Aquí en Madrid sería interesante que el Ayuntamiento tomara nota de esa iniciativa y reprodujera la experiencia en las calles más transitadas. Una acción que lógicamente habría de acompañar de medidas sancionadoras y campañas divulgativas que señalen con el dedo a quienes arrojan el chicle al suelo sin el menor pudor. Así procedió la Concejalía de Limpieza cuando nos desbordaba el problema de las heces perrunas y la situación fue mejorando ostensiblemente.

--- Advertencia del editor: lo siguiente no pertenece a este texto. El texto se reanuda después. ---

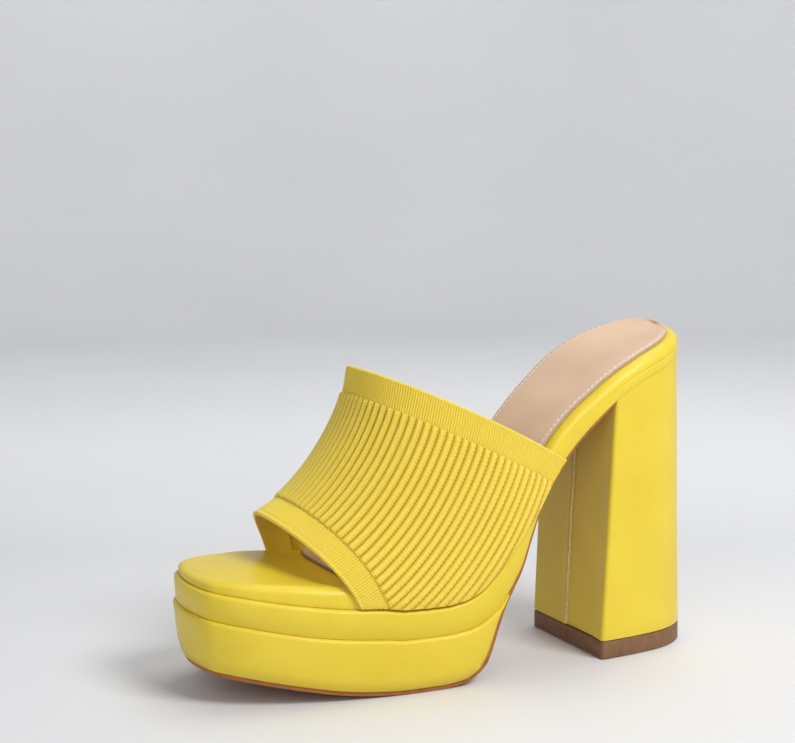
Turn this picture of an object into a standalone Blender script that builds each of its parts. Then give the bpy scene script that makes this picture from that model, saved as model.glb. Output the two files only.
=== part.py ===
"""Platform mule for the left foot: a rib-knit upper on a wrapped double platform with a block heel.

The origin is the middle of the heel tip's bottom face, on the floor. +X runs to the toe, +Y to the
outer side of the foot and +Z up. All sizes are in metres.
"""

import math

import bmesh
import bpy
import numpy as np

# Overall sizes
LENGTH = 0.219            # back of the heel tip to the front of the lower tier
BALL_WIDTH = 0.0790       # footbed, across the ball
SEAT_WIDTH = 0.062        # footbed, across the heel seat
SEAT_HEIGHT = 0.1240      # floor to the heel seam at the back
TOE_SPRING = 0.0124       # lift of the platform's underside at the toe

# Thicknesses of the stacked layers
BOARD = 0.0022            # outsole, under the ball
LOWER_TIER = 0.0200
UPPER_TIER = 0.0110
FOOTBED = 0.0088
SOCK = 0.0010
GAP = 0.0003              # clearance between pieces that touch

# Reach each way along the shoe over which the slope of a line is read
SLOPE_STEP = 0.0014

# Edges of the layers, measured out from the footbed's own side
BOARD_TUCK = 0.0012       # board under the tiers stands this far inside, and at the waist it is flush
BOARD_BEVEL = 0.0006      # along the board's lower edge
LOWER_FOOT_OUT = -0.0002  # lower tier, at its bottom edge
LOWER_RIM_OUT = 0.0024    # lower tier, at its top edge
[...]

Entre las motocacas, la dispensación de bolsas recogedoras y las sanciones ahora al menos se puede caminar en calles donde hace unos años era imposible dar un solo paso sin pisar una caca. Si los excrementos caninos constituyen un riesgo sanitario evidente, no desprecien los que pueden producir esos millones de chicles que son mascados, arrojados al suelo y después aplastados por la planta de nuestros zapatos. El Ministerio británico de Medio Ambiente contempla la posibilidad de imponer multas de 80 euros a quienes tiren un chicle al suelo e, incluso, prohibir la venta de masticables en algunos lugares especialmente sensibles a su impacto. A grandes males, grandes remedios y, según dicen, allí lo del chicle en las calles es un auténtico asco de enormes dimensiones. Es decir, como aquí.